>>>

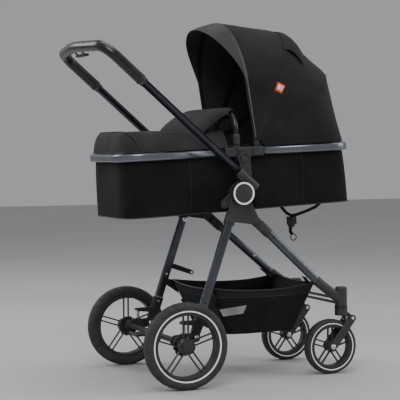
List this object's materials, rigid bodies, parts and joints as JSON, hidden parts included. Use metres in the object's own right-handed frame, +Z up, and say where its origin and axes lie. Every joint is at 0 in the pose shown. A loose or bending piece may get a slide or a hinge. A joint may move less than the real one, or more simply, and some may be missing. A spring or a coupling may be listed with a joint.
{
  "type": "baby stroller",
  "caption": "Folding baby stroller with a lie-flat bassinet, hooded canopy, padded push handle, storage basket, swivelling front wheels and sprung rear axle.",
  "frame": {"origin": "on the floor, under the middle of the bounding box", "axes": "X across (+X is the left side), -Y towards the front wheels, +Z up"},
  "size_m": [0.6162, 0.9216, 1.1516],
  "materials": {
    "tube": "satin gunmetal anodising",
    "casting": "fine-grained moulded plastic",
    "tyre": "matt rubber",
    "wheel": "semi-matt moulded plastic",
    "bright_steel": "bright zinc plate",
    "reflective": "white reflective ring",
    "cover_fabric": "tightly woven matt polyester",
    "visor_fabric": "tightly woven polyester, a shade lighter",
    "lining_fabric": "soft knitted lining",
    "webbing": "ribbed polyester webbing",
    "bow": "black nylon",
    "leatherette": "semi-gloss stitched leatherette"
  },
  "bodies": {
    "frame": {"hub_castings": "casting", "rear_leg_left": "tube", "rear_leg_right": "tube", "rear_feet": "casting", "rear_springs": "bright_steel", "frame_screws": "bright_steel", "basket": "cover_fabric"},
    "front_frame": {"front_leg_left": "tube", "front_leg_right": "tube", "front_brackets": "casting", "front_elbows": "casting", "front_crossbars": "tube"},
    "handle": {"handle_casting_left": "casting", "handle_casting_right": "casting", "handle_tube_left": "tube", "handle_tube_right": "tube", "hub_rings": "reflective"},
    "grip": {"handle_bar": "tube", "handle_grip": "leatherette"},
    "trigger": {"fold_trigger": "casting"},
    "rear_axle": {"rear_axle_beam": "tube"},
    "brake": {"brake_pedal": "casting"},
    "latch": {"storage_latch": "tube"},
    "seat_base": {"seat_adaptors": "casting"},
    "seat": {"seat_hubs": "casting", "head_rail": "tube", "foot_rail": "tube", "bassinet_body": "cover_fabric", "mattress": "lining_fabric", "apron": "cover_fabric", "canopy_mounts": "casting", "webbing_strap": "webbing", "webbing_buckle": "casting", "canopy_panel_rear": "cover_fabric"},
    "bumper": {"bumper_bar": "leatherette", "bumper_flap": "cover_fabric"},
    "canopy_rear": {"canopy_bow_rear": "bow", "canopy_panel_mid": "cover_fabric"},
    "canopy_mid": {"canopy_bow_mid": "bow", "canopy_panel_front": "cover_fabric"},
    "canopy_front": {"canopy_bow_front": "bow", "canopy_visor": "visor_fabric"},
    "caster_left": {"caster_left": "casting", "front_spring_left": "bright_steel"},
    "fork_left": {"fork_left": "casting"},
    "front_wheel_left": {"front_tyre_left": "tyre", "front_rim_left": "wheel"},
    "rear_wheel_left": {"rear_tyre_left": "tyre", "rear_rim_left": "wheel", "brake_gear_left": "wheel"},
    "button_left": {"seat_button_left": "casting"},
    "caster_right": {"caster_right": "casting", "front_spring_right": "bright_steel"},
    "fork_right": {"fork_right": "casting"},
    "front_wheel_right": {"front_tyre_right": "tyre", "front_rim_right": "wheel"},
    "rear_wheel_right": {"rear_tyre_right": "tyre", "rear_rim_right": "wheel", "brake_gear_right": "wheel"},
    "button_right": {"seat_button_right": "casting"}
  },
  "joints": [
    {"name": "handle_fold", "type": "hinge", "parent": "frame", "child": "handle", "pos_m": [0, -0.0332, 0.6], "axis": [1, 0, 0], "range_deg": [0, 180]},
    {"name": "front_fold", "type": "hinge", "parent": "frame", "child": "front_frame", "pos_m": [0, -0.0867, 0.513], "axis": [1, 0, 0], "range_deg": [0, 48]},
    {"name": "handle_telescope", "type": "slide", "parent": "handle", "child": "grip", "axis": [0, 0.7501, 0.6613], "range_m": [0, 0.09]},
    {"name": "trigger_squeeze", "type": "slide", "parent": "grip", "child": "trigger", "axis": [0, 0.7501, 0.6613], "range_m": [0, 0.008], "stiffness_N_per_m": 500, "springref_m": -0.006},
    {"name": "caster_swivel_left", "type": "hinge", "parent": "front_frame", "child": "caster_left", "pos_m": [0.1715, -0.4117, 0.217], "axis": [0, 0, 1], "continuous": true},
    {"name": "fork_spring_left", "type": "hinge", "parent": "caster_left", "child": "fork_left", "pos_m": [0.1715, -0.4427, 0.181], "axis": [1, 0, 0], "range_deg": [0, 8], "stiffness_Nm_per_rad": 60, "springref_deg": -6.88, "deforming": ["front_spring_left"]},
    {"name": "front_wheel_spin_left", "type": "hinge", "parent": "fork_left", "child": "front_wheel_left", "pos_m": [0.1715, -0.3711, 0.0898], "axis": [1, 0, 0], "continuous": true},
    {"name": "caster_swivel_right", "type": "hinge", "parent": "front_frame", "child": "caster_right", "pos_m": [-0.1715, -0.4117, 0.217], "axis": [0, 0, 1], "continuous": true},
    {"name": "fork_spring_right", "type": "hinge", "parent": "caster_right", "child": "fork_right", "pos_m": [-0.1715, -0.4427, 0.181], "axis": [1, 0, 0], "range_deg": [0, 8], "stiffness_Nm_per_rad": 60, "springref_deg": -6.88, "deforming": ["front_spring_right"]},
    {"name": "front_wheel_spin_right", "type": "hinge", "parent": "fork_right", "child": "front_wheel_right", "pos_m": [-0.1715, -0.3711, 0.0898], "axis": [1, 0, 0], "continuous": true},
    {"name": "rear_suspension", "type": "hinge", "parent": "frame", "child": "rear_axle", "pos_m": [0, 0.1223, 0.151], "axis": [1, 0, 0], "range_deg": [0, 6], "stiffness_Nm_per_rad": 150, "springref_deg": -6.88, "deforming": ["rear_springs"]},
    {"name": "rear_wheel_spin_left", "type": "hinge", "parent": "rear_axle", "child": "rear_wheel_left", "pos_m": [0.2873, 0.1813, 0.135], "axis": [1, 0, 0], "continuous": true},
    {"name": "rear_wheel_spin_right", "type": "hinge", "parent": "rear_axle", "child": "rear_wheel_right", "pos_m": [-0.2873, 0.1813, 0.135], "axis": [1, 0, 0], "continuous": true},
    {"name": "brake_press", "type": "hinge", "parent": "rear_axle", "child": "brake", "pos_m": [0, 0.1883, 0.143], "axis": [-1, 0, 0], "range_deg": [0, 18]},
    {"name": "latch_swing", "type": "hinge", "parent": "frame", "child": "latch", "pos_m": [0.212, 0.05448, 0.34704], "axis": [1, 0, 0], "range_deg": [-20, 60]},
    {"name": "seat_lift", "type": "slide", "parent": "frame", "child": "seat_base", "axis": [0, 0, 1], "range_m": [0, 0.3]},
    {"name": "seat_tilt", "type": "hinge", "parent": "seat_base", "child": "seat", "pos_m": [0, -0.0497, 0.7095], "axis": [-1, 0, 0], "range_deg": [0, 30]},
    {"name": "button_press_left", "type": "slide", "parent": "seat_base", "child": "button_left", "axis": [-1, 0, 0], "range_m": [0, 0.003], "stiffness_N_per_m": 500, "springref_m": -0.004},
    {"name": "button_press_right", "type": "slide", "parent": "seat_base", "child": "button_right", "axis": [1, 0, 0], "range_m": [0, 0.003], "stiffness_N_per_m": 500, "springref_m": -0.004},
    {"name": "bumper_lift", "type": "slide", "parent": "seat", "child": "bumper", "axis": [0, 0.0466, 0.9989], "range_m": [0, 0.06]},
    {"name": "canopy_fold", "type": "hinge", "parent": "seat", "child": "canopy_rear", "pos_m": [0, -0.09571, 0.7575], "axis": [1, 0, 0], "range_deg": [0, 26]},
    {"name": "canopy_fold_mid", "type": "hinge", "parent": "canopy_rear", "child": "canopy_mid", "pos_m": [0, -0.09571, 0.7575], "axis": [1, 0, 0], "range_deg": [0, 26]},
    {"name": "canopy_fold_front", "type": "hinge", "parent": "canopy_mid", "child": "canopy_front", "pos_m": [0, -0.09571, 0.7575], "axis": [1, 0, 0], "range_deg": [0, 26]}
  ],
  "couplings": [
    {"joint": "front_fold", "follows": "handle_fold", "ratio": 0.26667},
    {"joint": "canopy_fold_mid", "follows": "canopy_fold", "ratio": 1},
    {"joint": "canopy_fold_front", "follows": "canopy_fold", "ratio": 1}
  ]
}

<<<

## EXERCISE PROMPT
Scan the material above for the word "origin". Copy each line where it occurs.

## SOLUTION TO THIS PROBLEM
List this object's materials, rigid bodies, parts and joints as JSON, hidden parts included. Use metres in the object's own right-handed frame, +Z up, and say where its origin and axes lie. Every joint is at 0 in the pose shown. A loose or bending piece may get a slide or a hinge. A joint may move less than the real one, or more simply, and some may be missing. A spring or a coupling may be listed with a joint.
  "frame": {"origin": "on the floor, under the middle of the bounding box", "axes": "X across (+X is the left side), -Y towards the front wheels, +Z up"},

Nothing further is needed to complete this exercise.